Все эти дополнения о революционерах, отрывающих всем носы, о бабе Фионе и о нигилистах-чиновниках — без всякой связи рассеяны там и сям в книге г. Стебницкого и служат только доказательством того, что у автора время от времени бывают какие-то особого рода припадки, причем у него является не столько злостное, сколько забавное желание — вдруг размахнуться по воздуху. Но все-таки, должно быть, и сам он чувствует, что это средство для уничижения врагов еще недостаточно сильно, что одним грубиянством не проберешь, и поэтому пускается на хитрость: заведет, например, разговор о каком-нибудь постороннем предмете, положим, о народности в литературе, и тут же схвастнет, что он отлично знает русский народ, совсем не то, что, например, Успенский и Якушкин, а гораздо лучше.

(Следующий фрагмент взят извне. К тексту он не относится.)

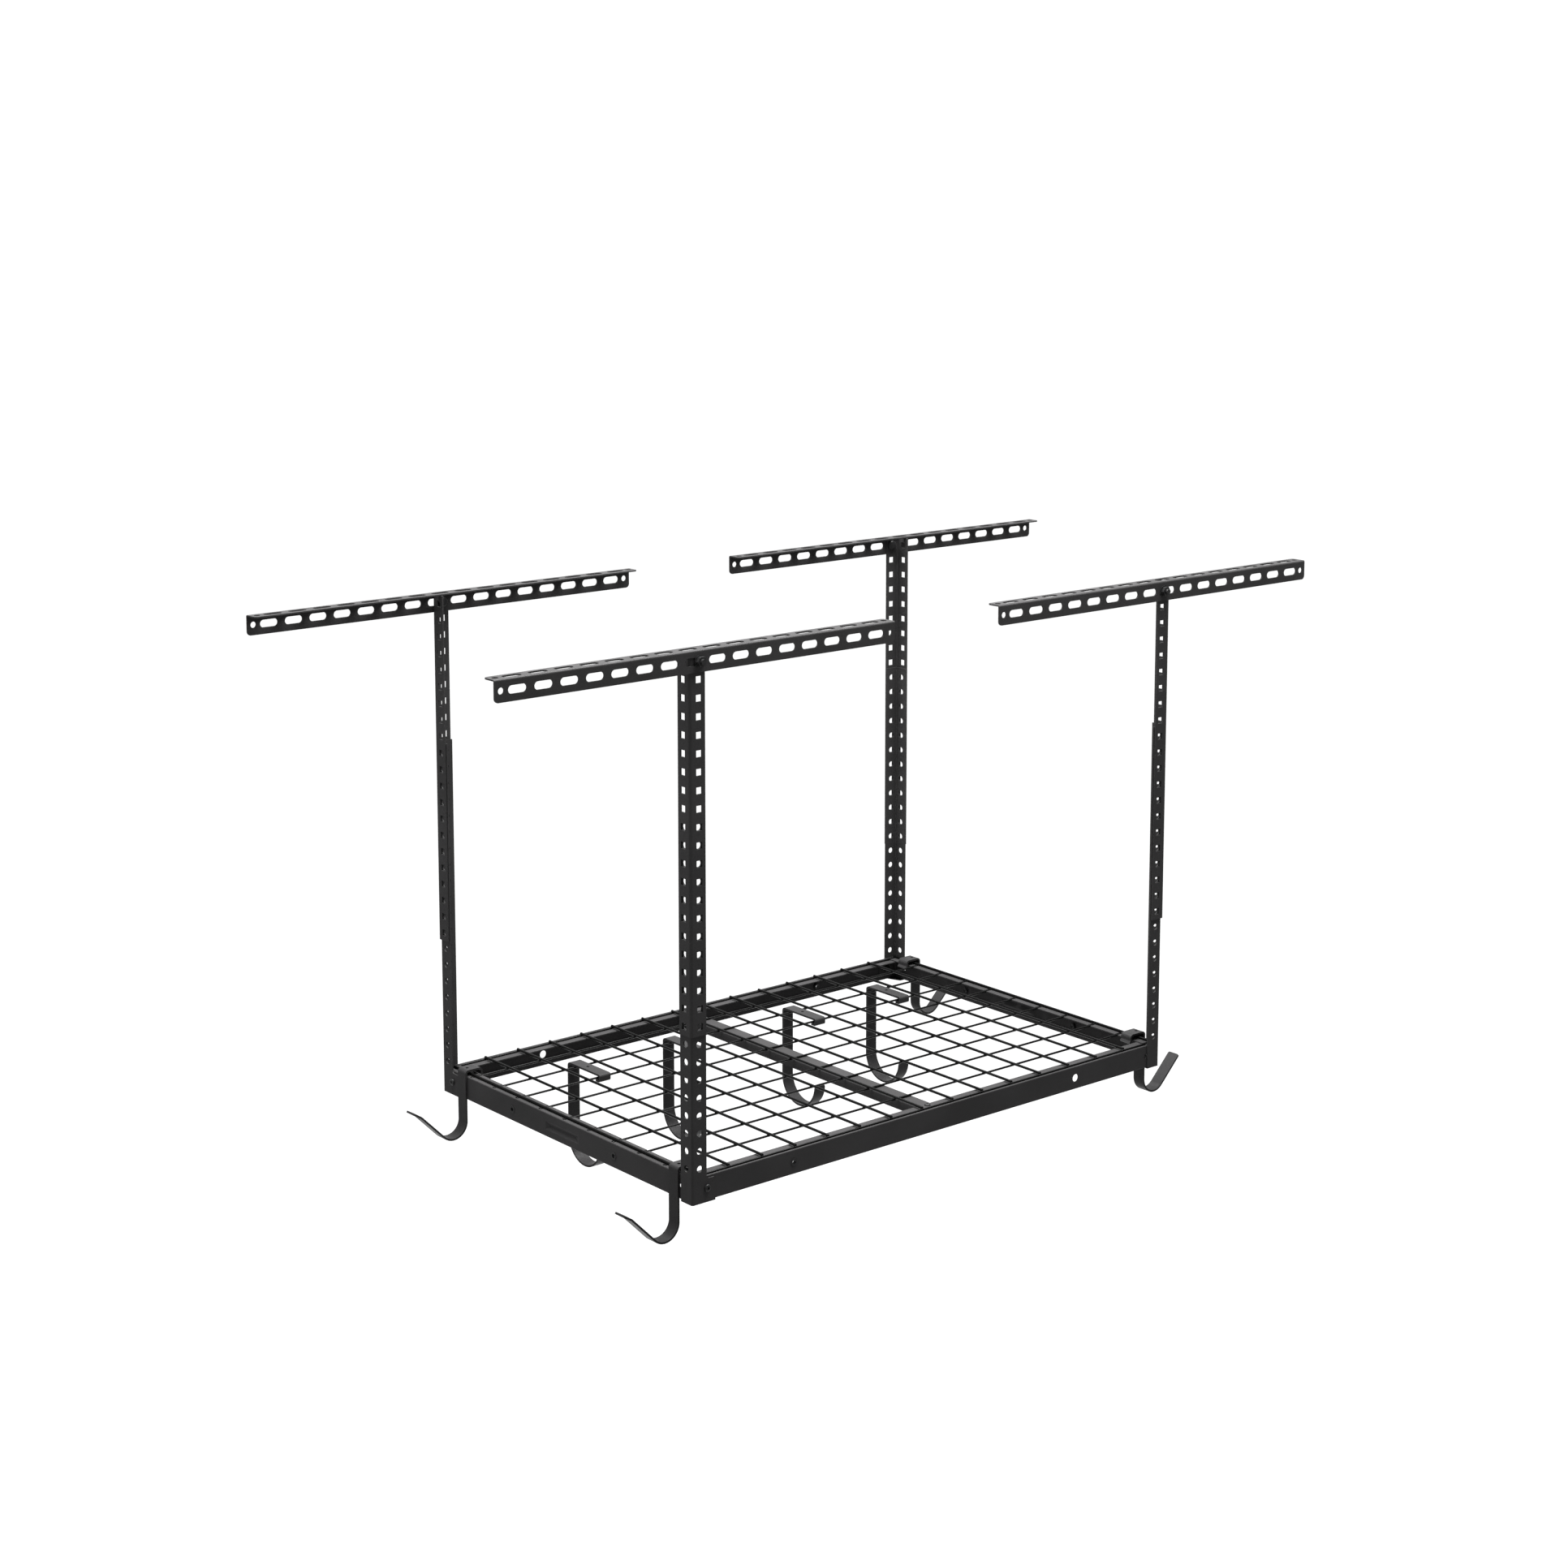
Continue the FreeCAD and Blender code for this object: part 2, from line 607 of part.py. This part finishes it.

«Я, — говорит он, — не изучал народ по разговорам с петербургскими извозчиками, а я вырос в народе на гостомельском выгоне, с казанком в руке, я спал с ним на росистой траве ночного под теплым овчинным тулупом» и т. д., и, несмотря на это, все-таки до такой степени скромен, что даже нисколько не гордится этим перед товарищами. Затем вдруг объясняет, что «я, говорит, перенес много упреков за недостаток какого-то неизвестного мне уважения к народу». Это все, разумеется, напраслина, потому что г-ну Стебницкому сроду никто никогда никаких упреков не делал, и сам г. Стебницкий это очень хорошо знает; но эти упреки ему нужны. Нужно с чем-нибудь подойти к читателю, он и выдумал упреки. Затем он уже продолжает: «Я равнодушен к этим упрекам не потому, что, с тех пор как я пишу, меня только ругают (вот оно!) и я привык знать, что эта ругань значит и сколько она стоит; но насчет упреков в так называемом нечестном отношении к народу я равнодушествую не по привычке к лаю, раздающемуся вслед за каждым моим словом из всех литературных нор и трущоб, приютивших издыхающих нигилистов, а потому, что имею уверенность…» и т. д.
Вот для чего г. Стебницкому непременно нужно было, чтобы его упрекали в неуважении к народу. Совершенно для того же нужно было ему, заговорив о русских женщинах, проживающих в Париже, свести речь на опасности, угрожающие семейному быту. «Посмотрите, — говорит он, — на этих дочерей, честных, лелеянных, составлявших радость семейства и убегающих из этих семейств на растление, в вертепы петербургских нигилистов!» Одним словом, о чем бы он ни начал говорить, можно смело заранее дать подписку, что в конце непременно будут нигилисты. И действительно, это у него какой-то кошмар: нигилисты не дают ему покоя, они его со света сживают; даже за границей он не мог от них скрыться, и там они везде становились ему поперек дороги.